--- BEGIN Task material ---

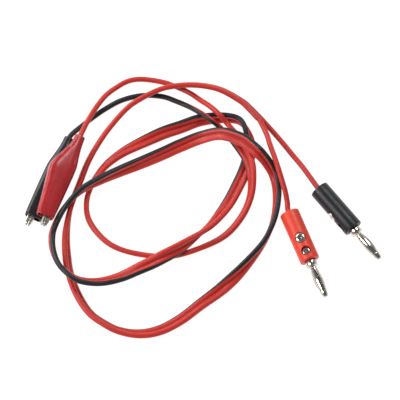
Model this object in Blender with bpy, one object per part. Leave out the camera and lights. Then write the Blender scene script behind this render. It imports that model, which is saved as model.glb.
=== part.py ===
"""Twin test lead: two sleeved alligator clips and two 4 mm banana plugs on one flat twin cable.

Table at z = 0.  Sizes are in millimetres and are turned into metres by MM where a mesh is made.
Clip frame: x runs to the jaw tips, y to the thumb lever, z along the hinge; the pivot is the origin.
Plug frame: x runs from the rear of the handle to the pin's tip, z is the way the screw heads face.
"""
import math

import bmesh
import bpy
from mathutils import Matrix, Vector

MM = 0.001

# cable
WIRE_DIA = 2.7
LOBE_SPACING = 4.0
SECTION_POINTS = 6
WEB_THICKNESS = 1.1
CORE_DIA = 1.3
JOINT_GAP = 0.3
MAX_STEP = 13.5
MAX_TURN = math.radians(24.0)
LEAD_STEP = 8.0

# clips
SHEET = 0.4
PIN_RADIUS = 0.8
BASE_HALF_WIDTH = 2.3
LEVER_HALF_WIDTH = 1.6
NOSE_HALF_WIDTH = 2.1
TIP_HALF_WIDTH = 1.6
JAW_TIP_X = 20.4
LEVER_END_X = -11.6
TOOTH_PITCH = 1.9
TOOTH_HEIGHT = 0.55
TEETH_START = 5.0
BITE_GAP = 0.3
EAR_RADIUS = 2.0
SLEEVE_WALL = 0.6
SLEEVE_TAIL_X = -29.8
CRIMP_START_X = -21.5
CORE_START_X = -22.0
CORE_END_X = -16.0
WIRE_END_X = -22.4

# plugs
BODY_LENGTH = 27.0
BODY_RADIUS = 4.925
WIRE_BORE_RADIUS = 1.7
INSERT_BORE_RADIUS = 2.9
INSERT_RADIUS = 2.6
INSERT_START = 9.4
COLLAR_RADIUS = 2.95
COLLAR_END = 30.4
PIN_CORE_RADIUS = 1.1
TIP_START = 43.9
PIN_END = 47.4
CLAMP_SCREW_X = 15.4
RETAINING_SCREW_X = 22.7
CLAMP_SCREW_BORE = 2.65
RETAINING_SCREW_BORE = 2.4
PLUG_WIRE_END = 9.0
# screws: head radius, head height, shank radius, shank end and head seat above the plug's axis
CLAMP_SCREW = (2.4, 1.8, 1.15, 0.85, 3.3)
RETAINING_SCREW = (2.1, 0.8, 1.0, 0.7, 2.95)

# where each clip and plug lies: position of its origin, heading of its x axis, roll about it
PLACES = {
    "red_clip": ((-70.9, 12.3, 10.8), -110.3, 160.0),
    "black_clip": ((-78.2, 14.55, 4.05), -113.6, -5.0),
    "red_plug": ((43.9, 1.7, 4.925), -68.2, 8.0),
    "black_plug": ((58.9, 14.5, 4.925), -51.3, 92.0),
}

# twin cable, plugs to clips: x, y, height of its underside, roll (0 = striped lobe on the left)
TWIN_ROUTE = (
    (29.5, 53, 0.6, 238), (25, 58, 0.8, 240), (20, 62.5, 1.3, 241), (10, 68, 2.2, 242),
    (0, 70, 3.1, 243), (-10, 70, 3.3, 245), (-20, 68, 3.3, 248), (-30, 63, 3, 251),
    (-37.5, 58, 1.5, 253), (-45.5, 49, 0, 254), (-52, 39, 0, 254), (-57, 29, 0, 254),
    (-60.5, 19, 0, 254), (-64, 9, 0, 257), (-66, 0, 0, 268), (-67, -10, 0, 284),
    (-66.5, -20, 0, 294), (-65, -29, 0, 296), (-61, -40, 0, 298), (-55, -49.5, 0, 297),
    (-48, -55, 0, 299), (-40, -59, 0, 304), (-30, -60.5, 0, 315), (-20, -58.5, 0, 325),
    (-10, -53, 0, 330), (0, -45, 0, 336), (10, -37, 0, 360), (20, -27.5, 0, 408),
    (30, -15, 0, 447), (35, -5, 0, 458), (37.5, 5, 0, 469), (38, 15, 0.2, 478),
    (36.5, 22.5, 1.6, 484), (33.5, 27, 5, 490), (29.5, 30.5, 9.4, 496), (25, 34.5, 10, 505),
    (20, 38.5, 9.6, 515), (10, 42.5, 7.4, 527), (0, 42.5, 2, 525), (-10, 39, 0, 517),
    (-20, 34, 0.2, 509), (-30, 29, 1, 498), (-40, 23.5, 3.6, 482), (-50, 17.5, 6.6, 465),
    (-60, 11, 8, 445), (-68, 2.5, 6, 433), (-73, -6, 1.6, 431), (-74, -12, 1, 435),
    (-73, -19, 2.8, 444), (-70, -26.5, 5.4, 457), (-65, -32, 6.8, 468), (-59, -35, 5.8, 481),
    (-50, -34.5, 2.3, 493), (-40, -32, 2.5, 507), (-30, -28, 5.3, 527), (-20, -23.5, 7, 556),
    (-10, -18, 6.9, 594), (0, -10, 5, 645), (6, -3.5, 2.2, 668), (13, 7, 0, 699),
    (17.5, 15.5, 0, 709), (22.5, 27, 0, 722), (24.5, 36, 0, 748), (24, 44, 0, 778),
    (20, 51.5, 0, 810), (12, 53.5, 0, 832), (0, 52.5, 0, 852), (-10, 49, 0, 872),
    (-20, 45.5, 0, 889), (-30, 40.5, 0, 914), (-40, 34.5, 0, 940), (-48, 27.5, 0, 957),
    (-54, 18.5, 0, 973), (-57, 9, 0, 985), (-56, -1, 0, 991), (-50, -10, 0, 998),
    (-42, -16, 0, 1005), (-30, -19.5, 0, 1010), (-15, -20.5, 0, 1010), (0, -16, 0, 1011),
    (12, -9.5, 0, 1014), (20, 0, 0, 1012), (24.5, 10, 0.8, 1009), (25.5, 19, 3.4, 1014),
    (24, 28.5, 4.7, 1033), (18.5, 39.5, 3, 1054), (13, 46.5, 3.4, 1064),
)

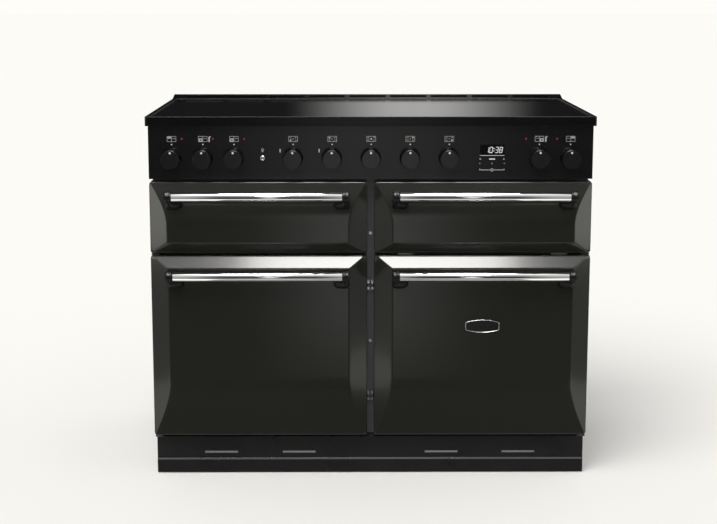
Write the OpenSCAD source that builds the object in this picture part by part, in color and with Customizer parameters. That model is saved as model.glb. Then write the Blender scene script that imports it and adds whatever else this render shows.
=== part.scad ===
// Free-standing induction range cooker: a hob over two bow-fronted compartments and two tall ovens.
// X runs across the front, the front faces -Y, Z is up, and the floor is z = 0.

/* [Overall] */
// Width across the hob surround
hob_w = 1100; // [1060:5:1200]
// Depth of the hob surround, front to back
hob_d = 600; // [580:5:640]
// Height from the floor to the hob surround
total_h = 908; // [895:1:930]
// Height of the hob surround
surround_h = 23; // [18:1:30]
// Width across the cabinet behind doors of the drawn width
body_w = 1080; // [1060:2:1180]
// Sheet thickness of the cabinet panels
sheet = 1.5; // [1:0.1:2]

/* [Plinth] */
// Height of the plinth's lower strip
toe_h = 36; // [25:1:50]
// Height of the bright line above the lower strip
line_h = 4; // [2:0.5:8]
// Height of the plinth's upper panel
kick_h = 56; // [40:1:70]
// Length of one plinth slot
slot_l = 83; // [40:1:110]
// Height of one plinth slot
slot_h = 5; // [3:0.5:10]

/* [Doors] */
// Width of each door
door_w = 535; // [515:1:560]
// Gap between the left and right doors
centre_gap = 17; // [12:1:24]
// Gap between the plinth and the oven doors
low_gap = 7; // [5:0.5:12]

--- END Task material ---

**Given instruction:** Above are the records; copy all of them exactly.

**Written solution:**
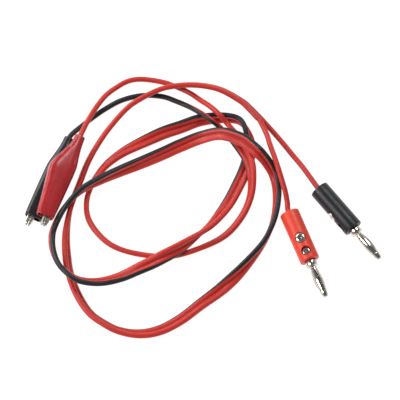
Model this object in Blender with bpy, one object per part. Leave out the camera and lights. Then write the Blender scene script behind this render. It imports that model, which is saved as model.glb.
=== part.py ===
"""Twin test lead: two sleeved alligator clips and two 4 mm banana plugs on one flat twin cable.

Table at z = 0.  Sizes are in millimetres and are turned into metres by MM where a mesh is made.
Clip frame: x runs to the jaw tips, y to the thumb lever, z along the hinge; the pivot is the origin.
Plug frame: x runs from the rear of the handle to the pin's tip, z is the way the screw heads face.
"""
import math

import bmesh
import bpy
from mathutils import Matrix, Vector

MM = 0.001

# cable
WIRE_DIA = 2.7
LOBE_SPACING = 4.0
SECTION_POINTS = 6
WEB_THICKNESS = 1.1
CORE_DIA = 1.3
JOINT_GAP = 0.3
MAX_STEP = 13.5
MAX_TURN = math.radians(24.0)
LEAD_STEP = 8.0

# clips
SHEET = 0.4
PIN_RADIUS = 0.8
BASE_HALF_WIDTH = 2.3
LEVER_HALF_WIDTH = 1.6
NOSE_HALF_WIDTH = 2.1
TIP_HALF_WIDTH = 1.6
JAW_TIP_X = 20.4
LEVER_END_X = -11.6
TOOTH_PITCH = 1.9
TOOTH_HEIGHT = 0.55
TEETH_START = 5.0
BITE_GAP = 0.3
EAR_RADIUS = 2.0
SLEEVE_WALL = 0.6
SLEEVE_TAIL_X = -29.8
CRIMP_START_X = -21.5
CORE_START_X = -22.0
CORE_END_X = -16.0
WIRE_END_X = -22.4

# plugs
BODY_LENGTH = 27.0
BODY_RADIUS = 4.925
WIRE_BORE_RADIUS = 1.7
INSERT_BORE_RADIUS = 2.9
INSERT_RADIUS = 2.6
INSERT_START = 9.4
COLLAR_RADIUS = 2.95
COLLAR_END = 30.4
PIN_CORE_RADIUS = 1.1
TIP_START = 43.9
PIN_END = 47.4
CLAMP_SCREW_X = 15.4
RETAINING_SCREW_X = 22.7
CLAMP_SCREW_BORE = 2.65
RETAINING_SCREW_BORE = 2.4
PLUG_WIRE_END = 9.0
# screws: head radius, head height, shank radius, shank end and head seat above the plug's axis
CLAMP_SCREW = (2.4, 1.8, 1.15, 0.85, 3.3)
RETAINING_SCREW = (2.1, 0.8, 1.0, 0.7, 2.95)

# where each clip and plug lies: position of its origin, heading of its x axis, roll about it
PLACES = {
    "red_clip": ((-70.9, 12.3, 10.8), -110.3, 160.0),
    "black_clip": ((-78.2, 14.55, 4.05), -113.6, -5.0),
    "red_plug": ((43.9, 1.7, 4.925), -68.2, 8.0),
    "black_plug": ((58.9, 14.5, 4.925), -51.3, 92.0),
}

# twin cable, plugs to clips: x, y, height of its underside, roll (0 = striped lobe on the left)
TWIN_ROUTE = (
    (29.5, 53, 0.6, 238), (25, 58, 0.8, 240), (20, 62.5, 1.3, 241), (10, 68, 2.2, 242),
    (0, 70, 3.1, 243), (-10, 70, 3.3, 245), (-20, 68, 3.3, 248), (-30, 63, 3, 251),
    (-37.5, 58, 1.5, 253), (-45.5, 49, 0, 254), (-52, 39, 0, 254), (-57, 29, 0, 254),
    (-60.5, 19, 0, 254), (-64, 9, 0, 257), (-66, 0, 0, 268), (-67, -10, 0, 284),
    (-66.5, -20, 0, 294), (-65, -29, 0, 296), (-61, -40, 0, 298), (-55, -49.5, 0, 297),
    (-48, -55, 0, 299), (-40, -59, 0, 304), (-30, -60.5, 0, 315), (-20, -58.5, 0, 325),
    (-10, -53, 0, 330), (0, -45, 0, 336), (10, -37, 0, 360), (20, -27.5, 0, 408),
    (30, -15, 0, 447), (35, -5, 0, 458), (37.5, 5, 0, 469), (38, 15, 0.2, 478),
    (36.5, 22.5, 1.6, 484), (33.5, 27, 5, 490), (29.5, 30.5, 9.4, 496), (25, 34.5, 10, 505),
    (20, 38.5, 9.6, 515), (10, 42.5, 7.4, 527), (0, 42.5, 2, 525), (-10, 39, 0, 517),
    (-20, 34, 0.2, 509), (-30, 29, 1, 498), (-40, 23.5, 3.6, 482), (-50, 17.5, 6.6, 465),
    (-60, 11, 8, 445), (-68, 2.5, 6, 433), (-73, -6, 1.6, 431), (-74, -12, 1, 435),
    (-73, -19, 2.8, 444), (-70, -26.5, 5.4, 457), (-65, -32, 6.8, 468), (-59, -35, 5.8, 481),
    (-50, -34.5, 2.3, 493), (-40, -32, 2.5, 507), (-30, -28, 5.3, 527), (-20, -23.5, 7, 556),
    (-10, -18, 6.9, 594), (0, -10, 5, 645), (6, -3.5, 2.2, 668), (13, 7, 0, 699),
    (17.5, 15.5, 0, 709), (22.5, 27, 0, 722), (24.5, 36, 0, 748), (24, 44, 0, 778),
    (20, 51.5, 0, 810), (12, 53.5, 0, 832), (0, 52.5, 0, 852), (-10, 49, 0, 872),
    (-20, 45.5, 0, 889), (-30, 40.5, 0, 914), (-40, 34.5, 0, 940), (-48, 27.5, 0, 957),
    (-54, 18.5, 0, 973), (-57, 9, 0, 985), (-56, -1, 0, 991), (-50, -10, 0, 998),
    (-42, -16, 0, 1005), (-30, -19.5, 0, 1010), (-15, -20.5, 0, 1010), (0, -16, 0, 1011),
    (12, -9.5, 0, 1014), (20, 0, 0, 1012), (24.5, 10, 0.8, 1009), (25.5, 19, 3.4, 1014),
    (24, 28.5, 4.7, 1033), (18.5, 39.5, 3, 1054), (13, 46.5, 3.4, 1064),
)

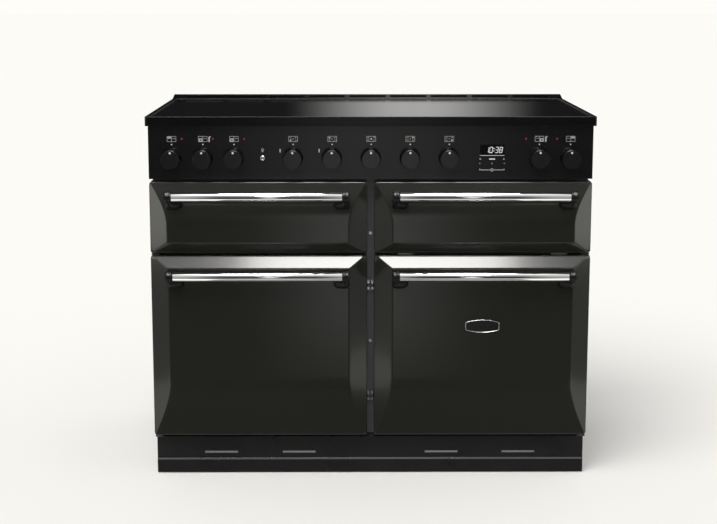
Write the OpenSCAD source that builds the object in this picture part by part, in color and with Customizer parameters. That model is saved as model.glb. Then write the Blender scene script that imports it and adds whatever else this render shows.
=== part.scad ===
// Free-standing induction range cooker: a hob over two bow-fronted compartments and two tall ovens.
// X runs across the front, the front faces -Y, Z is up, and the floor is z = 0.

/* [Overall] */
// Width across the hob surround
hob_w = 1100; // [1060:5:1200]
// Depth of the hob surround, front to back
hob_d = 600; // [580:5:640]
// Height from the floor to the hob surround
total_h = 908; // [895:1:930]
// Height of the hob surround
surround_h = 23; // [18:1:30]
// Width across the cabinet behind doors of the drawn width
body_w = 1080; // [1060:2:1180]
// Sheet thickness of the cabinet panels
sheet = 1.5; // [1:0.1:2]

/* [Plinth] */
// Height of the plinth's lower strip
toe_h = 36; // [25:1:50]
// Height of the bright line above the lower strip
line_h = 4; // [2:0.5:8]
// Height of the plinth's upper panel
kick_h = 56; // [40:1:70]
// Length of one plinth slot
slot_l = 83; // [40:1:110]
// Height of one plinth slot
slot_h = 5; // [3:0.5:10]

/* [Doors] */
// Width of each door
door_w = 535; // [515:1:560]
// Gap between the left and right doors
centre_gap = 17; // [12:1:24]
// Gap between the plinth and the oven doors
low_gap = 7; // [5:0.5:12]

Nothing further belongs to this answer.